Awards & Winners

Thomas M. Storke

Date of Birth 23-November-1876
Place of Birth Santa Barbara
(United States of America, California)
Nationality United States of America
Also know as Thomas Storke
Profession Politician, Journalist, Publisher
Thomas More Storke was an American politician, rancher, journalist and publisher. He was awarded the Pulitzer Prize for Journalism in 1962. Born in Santa Barbara, California, to eminent local citizen and politician Charles A. Storke, he attended public schools and graduated from Stanford University in 1898. He was editor and publisher of the Santa Barbara News-Press and its predecessors, a rancher and citrus fruit grower, and postmaster of Santa Barbara from 1914 to 1921. Storke was one of the few prominent voices opposed to the movement in Santa Barbara in the 1920s to unify the architectural style around a Spanish theme, although he later recanted, claiming that his original opposition was principally because such dictates interfered with the constitutional rights of property owners.

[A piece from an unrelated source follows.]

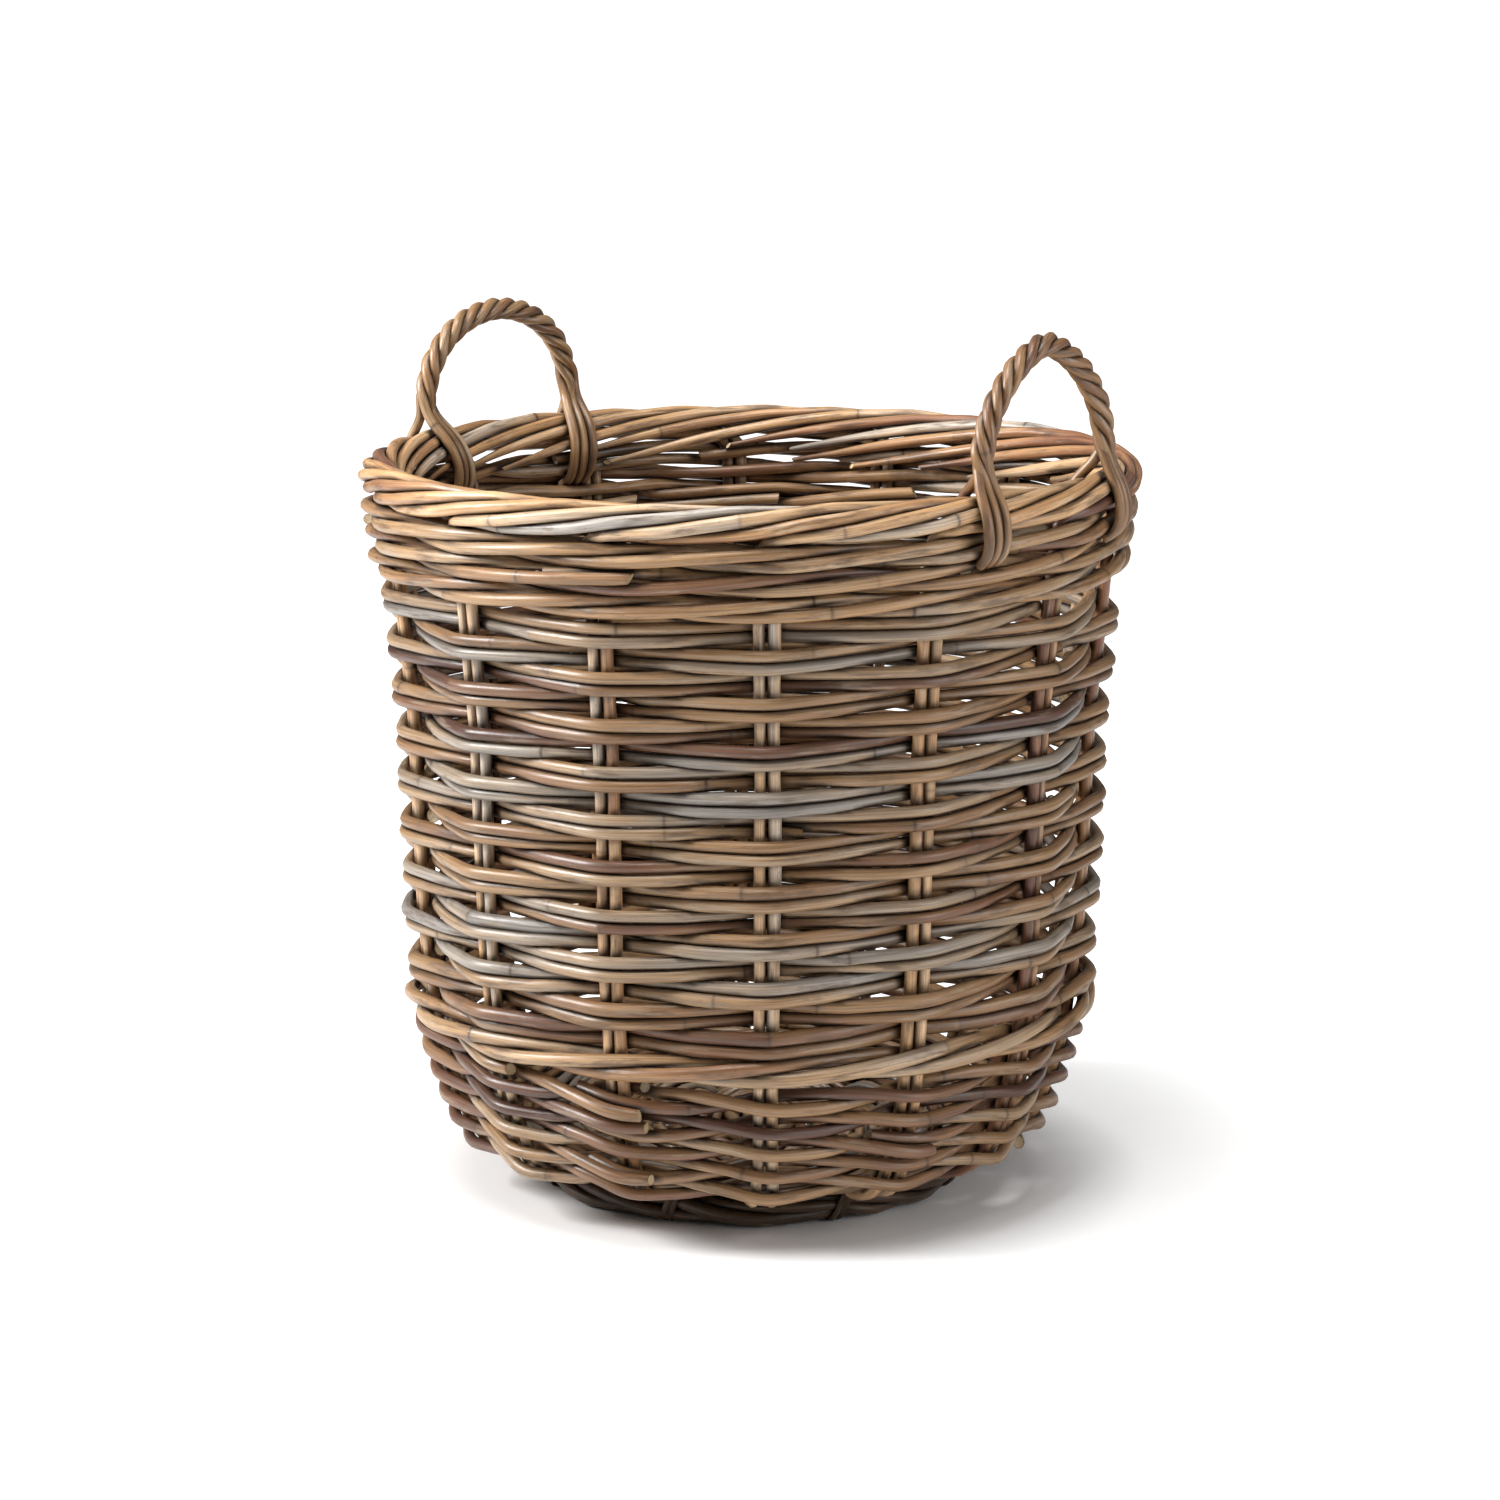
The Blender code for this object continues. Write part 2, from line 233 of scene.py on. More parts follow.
def slew():
    """Two slews of doubled canes that chase each other, over one stake pair and under one."""
    for letter, start in (("a", 0), ("b", STAKE_PAIRS // 2)):
        for layer, side in enumerate((-1, 1)):
            end = start + SLEW_TURNS * STAKE_PAIRS
            drift = rng.uniform(0, 10)
            for number, (first, last) in enumerate(cuts(start, end, 14, 24)):
                enter, leave = (0.05 if number == 0 else -0.30), (0.02 if last == end else 0.26)
                step = np.arange(first + enter, last + leave, 0.055)
                depth = wobble(step, 1.9, 0.0006)
                offset = depth - 0.0086 * zigzag(step - start)
                if number:
                    offset -= 0.0062 * ease((first + 0.25 - step) / 0.3)
                height = SLEW_START + SLEW_RISE * (step - start) / STAKE_PAIRS
                height += (side * 0.0038 + wobble(step + drift, 1.6, 0.0009)
                           - 0.0026 * ease((0.165 - height) / 0.03))
                node = f"slew_{letter}_cane_{(1 if (first + last) / 2 < start + 62 else 3) + layer}"
                path = around(step, wall_place(height), offset)
                thick = 0.0004 * float(ease((0.20 - height.mean()) / 0.06))
                lay(f"slew_{letter}_{layer + 1}_{number + 1:02d}", path, rng.uniform(0.0037, 0.0042) + thick,
                    "weaving_cane", node, tone=weathered(float(height.mean())))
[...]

He was appointed on November 9, 1938, as a Democrat to the United States Senate to fill the vacancy caused by the resignation of William Gibbs McAdoo and served from November 9, 1938, to January 3, 1939. However, because Congress was not in session during the time he was in office, Storke was never actually sworn into office. He was not a candidate for election for the full term.²

Awards by Thomas M. Storke

Check all the awards nominated and won by Thomas M. Storke.

1962


Pulitzer Prize for Editorial Writing
(For his forceful editorials calling public attention to the activities of a semi-secret organization known as the John Birch Society.)